*Exercise instructions*:
Extract the lines that carry the string "empty" from the listing.

═════ Dataset content

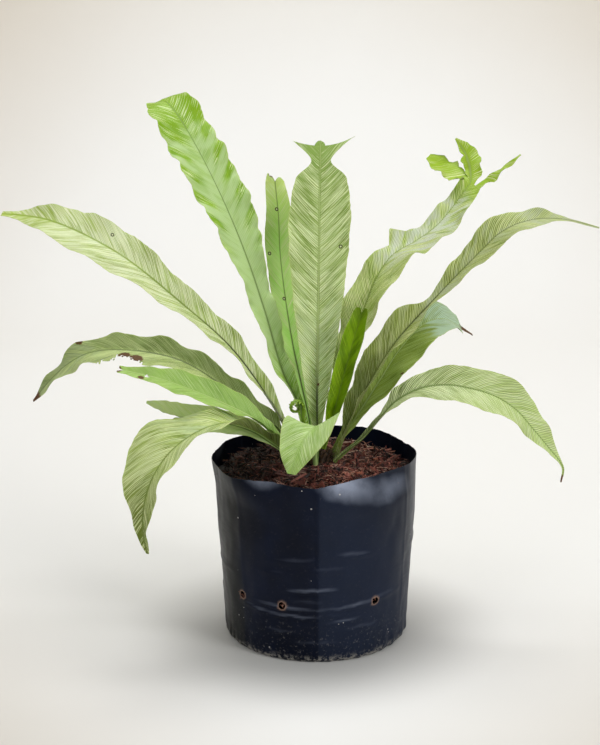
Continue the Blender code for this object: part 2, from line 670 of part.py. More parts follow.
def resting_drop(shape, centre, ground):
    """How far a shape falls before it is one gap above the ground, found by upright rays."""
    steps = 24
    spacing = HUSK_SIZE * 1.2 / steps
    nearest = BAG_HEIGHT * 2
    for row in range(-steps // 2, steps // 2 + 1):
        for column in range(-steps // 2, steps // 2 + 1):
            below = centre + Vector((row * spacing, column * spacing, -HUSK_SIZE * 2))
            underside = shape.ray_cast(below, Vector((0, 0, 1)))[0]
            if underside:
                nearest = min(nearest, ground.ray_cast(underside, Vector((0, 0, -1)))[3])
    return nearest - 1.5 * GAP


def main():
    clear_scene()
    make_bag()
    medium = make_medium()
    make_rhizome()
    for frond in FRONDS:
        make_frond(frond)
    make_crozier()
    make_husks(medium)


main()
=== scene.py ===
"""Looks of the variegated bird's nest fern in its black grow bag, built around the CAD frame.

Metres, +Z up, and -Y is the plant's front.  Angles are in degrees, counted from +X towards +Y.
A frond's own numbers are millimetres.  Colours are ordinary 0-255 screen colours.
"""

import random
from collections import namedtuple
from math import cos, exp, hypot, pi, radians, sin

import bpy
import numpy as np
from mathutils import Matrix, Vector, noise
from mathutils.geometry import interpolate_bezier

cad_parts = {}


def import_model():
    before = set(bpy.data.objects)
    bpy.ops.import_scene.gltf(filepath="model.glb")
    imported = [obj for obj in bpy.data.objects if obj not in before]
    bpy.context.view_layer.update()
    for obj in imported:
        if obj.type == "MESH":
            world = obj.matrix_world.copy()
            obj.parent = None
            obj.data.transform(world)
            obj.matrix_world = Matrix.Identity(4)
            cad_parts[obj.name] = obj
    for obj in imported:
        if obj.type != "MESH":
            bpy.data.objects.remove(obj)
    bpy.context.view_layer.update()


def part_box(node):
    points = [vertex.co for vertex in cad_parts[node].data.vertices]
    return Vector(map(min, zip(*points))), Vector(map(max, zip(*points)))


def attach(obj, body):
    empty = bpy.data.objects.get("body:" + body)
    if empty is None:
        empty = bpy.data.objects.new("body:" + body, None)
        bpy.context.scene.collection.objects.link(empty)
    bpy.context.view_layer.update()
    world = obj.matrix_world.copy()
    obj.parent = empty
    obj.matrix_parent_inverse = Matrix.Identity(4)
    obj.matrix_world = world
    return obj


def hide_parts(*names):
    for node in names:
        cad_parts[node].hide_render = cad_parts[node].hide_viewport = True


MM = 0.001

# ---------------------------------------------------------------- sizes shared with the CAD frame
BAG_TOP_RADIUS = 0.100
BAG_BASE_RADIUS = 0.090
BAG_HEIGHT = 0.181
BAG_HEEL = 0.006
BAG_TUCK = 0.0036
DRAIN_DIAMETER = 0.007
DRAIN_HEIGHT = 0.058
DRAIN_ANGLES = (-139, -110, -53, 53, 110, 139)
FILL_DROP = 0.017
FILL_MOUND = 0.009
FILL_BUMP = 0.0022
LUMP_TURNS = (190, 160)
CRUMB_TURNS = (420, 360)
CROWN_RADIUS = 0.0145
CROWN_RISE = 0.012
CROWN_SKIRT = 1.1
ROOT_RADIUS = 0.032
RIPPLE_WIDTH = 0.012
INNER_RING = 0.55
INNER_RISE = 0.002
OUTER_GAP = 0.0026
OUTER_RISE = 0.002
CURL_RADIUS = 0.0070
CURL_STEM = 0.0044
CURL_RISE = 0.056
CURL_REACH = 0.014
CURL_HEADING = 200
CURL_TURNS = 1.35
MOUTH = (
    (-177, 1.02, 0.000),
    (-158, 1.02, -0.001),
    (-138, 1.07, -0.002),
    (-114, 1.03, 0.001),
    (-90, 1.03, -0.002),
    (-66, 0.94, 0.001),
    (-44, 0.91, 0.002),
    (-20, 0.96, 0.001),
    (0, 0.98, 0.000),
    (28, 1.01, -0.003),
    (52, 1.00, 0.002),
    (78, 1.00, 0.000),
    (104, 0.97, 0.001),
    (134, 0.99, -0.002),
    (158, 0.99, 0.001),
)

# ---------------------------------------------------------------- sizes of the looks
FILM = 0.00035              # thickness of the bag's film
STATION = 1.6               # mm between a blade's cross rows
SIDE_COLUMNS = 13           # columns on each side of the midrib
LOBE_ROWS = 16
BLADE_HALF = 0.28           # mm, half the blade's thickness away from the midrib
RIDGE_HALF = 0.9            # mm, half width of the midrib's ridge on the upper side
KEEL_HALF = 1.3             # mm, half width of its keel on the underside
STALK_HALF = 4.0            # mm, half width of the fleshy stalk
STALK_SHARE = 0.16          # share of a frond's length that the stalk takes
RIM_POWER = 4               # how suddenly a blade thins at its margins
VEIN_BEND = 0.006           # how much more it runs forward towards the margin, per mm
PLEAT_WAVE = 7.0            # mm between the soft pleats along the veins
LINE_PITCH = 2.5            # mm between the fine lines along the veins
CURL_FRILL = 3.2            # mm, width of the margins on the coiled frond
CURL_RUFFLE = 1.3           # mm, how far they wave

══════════

*Exercise result*:
    empty = bpy.data.objects.get("body:" + body)
    if empty is None:
        empty = bpy.data.objects.new("body:" + body, None)
        bpy.context.scene.collection.objects.link(empty)
    obj.parent = empty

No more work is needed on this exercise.